Repeat exactly, please, the lines that begin at the start of the listing and end at the line holding "the real moulding.".

▬▬▬

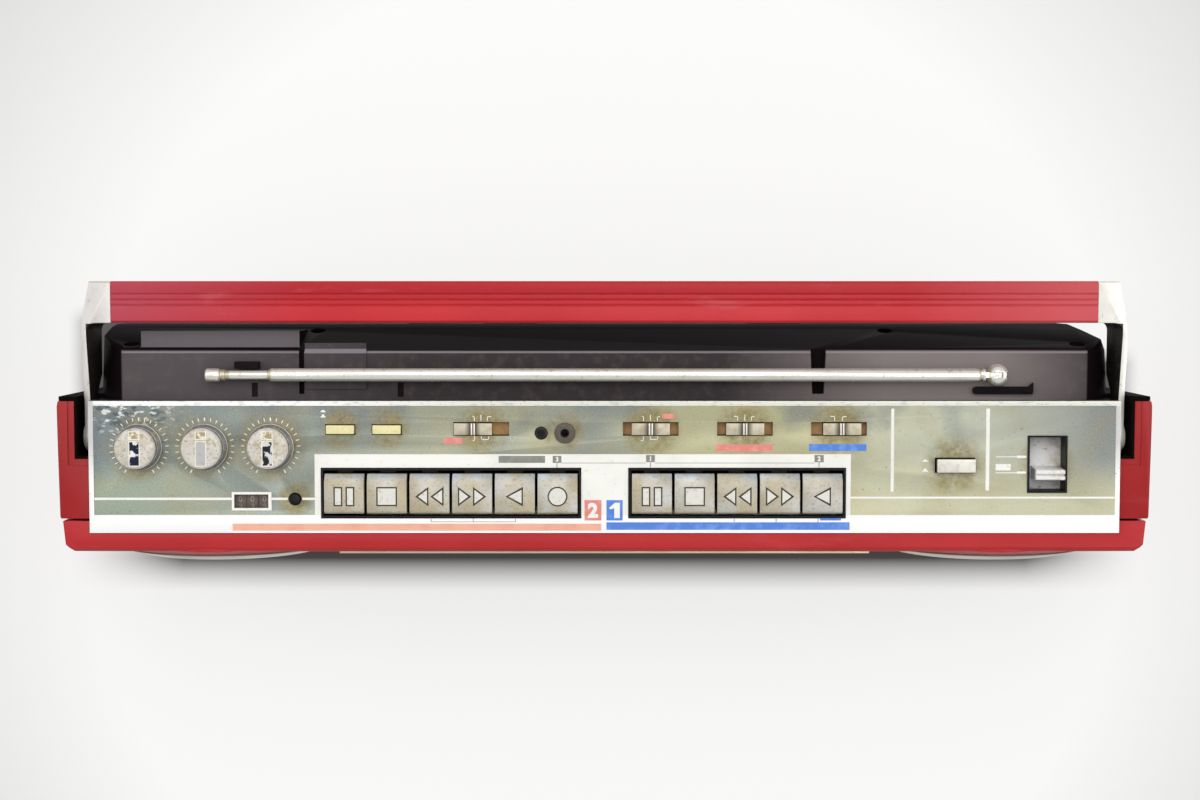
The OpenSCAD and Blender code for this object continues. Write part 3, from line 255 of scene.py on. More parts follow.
def rounded(node, finish, width_mm, segments=2, angle=40, keep=None):
    """A copy of a CAD node whose edges have the small radius of the real moulding.

    Planes square to the axis with the number keep have openings, and keep their triangles.
    """
    bm = bmesh.new()
    bm.from_mesh(cad[node].data)
    bmesh.ops.remove_doubles(bm, verts=bm.verts, dist=1e-6)
    bm.normal_update()
    inside = [edge for edge in bm.edges
              if keep is None or all(abs(face.normal[keep]) < 0.99 for face in edge.link_faces)]
    bmesh.ops.dissolve_limit(bm, angle_limit=math.radians(1.0), verts=bm.verts, edges=inside,
                             delimit={"NORMAL"})
    for face in bm.faces:
        face.smooth = True
    piece = finish_piece(bm, node + "_finished", [finish], body_of(node))
    edge = piece.modifiers.new("edge", "BEVEL")
    edge.width = width_mm * MM
    edge.segments = segments
    edge.limit_method = "ANGLE"
    edge.angle_limit = math.radians(angle)
    edge.use_clamp_overlap = True
    edge.harden_normals = True
    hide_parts(node)
    return piece


def red_abs(name, colour, deep, worn):
    """Red ABS with a soft gloss: even colour, a fine grain, and faint scuffs that lighten it."""
    made = Finish(name, colour, 0.38, specular=0.25)
    made.coat(made.patches(70, 0.35, 0.7), deep)
    made.coat((made.patches(9, 0.6, 0.8, 8.0, (0.25, 1, 1)), 0.3), worn, 0.5)
    made.grain(0.8, 0.05, 0.12)
    return made


red_front = red_abs("moulded_red_abs", "#B62C2F", "#AA2629", "#C4565A")
rounded("front_cabinet", red_front, 0.4, keep=1)


# Loudspeakers: silver painted trim rings clipped into the collars, black moulded grilles behind
# them, and drivers with a pressed steel basket and a pulp cone.

def corners_of(node):
    """The low and the high corner of a CAD node's box, in mm."""
    return [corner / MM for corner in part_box(node)]


def silver_paint(name, colour, shade, roughness=0.32):
    """Silver paint on ABS: fine metal flake, dull patches and brown dirt in the low spots."""
    made = Finish(name, colour, roughness, 0.5)
    made.coat(made.patches(30, 0.4, 0.7), shade, roughness + 0.12)
    made.coat((made.patches(3, 0.62, 0.75, 6.0), 0.5), "#8D7F62", 0.6)
    made.grain(0.5, 0.03, 0.1)
    return made


# Silver paint gone dull, with painted shade on its outer flank and a painted highlight line along it
ring_silver = silver_paint("worn_silver_paint", "#BDB9AE", "#A39F93")
ring_low, ring_high = corners_of("speaker_rings")
ring_r = (ring_high.z - ring_low.z) / 2
mirrored = add(ring_silver.tree, "ShaderNodeVectorMath", {"operation": "ABSOLUTE"}, {0: ring_silver.place})
flat = add(ring_silver.tree, "ShaderNodeVectorMath", {"operation": "MULTIPLY", 1: (1.0, 0.0, 1.0)},
           {0: mirrored.outputs[0]})
# The ring's outer flank gets painted shade, and a thin line on it a painted highlight
painted_shade_flank = ring_silver.near((ring_high.x - ring_r, 0.0, ring_low.z + ring_r), ring_r - 0.35, ring_r - 0.15,
                         flat.outputs[0])
ring_silver.coat(painted_shade_flank, "#6F695E", 0.4)
painted_highlight_line = ring_silver.mask(ring_silver.between("Y", -68.2, -68.5), ring_silver.between("Y", -69.4, -69.1))
ring_silver.coat((painted_shade_flank, painted_highlight_line), "#E4E1D8", 0.3)
rounded("speaker_rings", ring_silver, 0.3)

# Black ABS, moulded with a fine spark texture that makes it matt, with grey dust on it
black = Finish("black_abs", "#151414", 0.5)
black.coat(black.patches(12, 0.45, 0.75), "#2A2624")
black.grain(0.7, 0.05, 0.2)
paint("speaker_grilles", black)

# Pressed paper pulp, felted, so its surface is coarse and dull
pulp = Finish("pulp_cone", "#1D1C1B", 0.85)
pulp.coat(pulp.patches(3, 0.4, 0.7), "#34302D")
pulp.grain(1.2, 0.1, 0.4)
paint("speaker_drivers", pulp)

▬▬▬

=== COMPLETED TASK ===
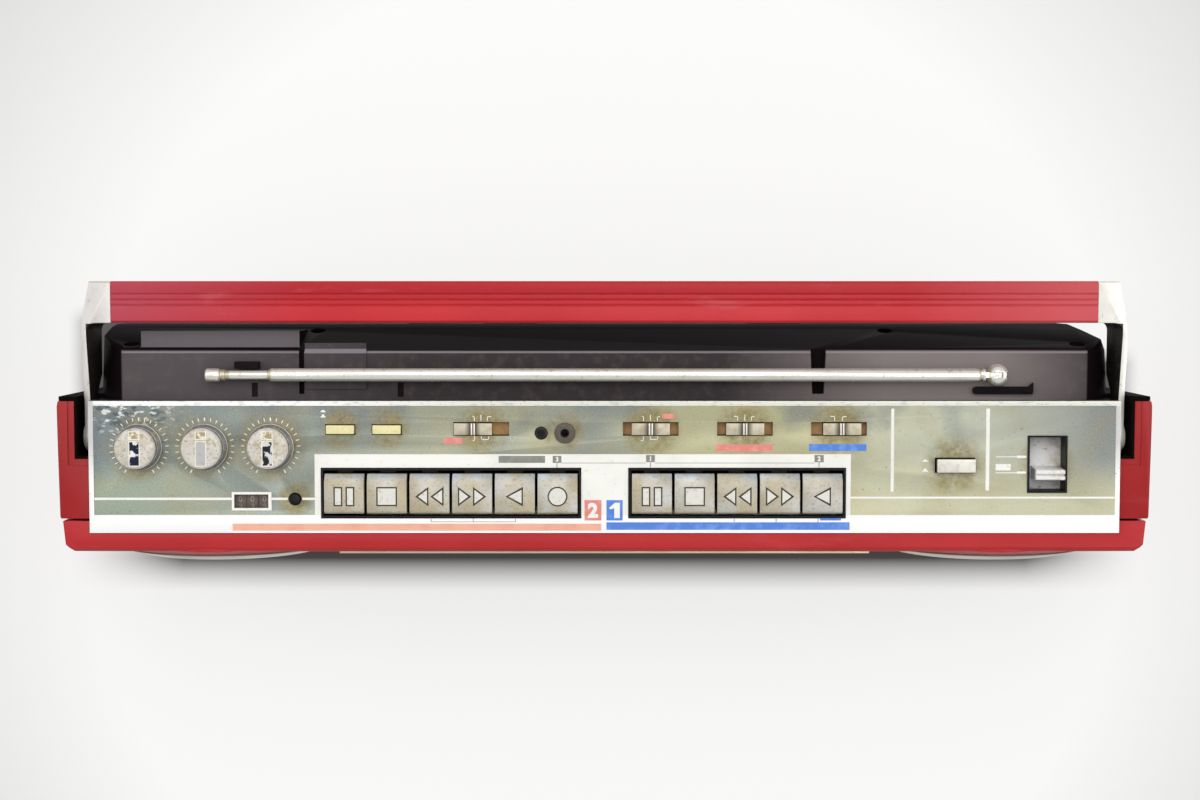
The OpenSCAD and Blender code for this object continues. Write part 3, from line 255 of scene.py on. More parts follow.
def rounded(node, finish, width_mm, segments=2, angle=40, keep=None):
    """A copy of a CAD node whose edges have the small radius of the real moulding.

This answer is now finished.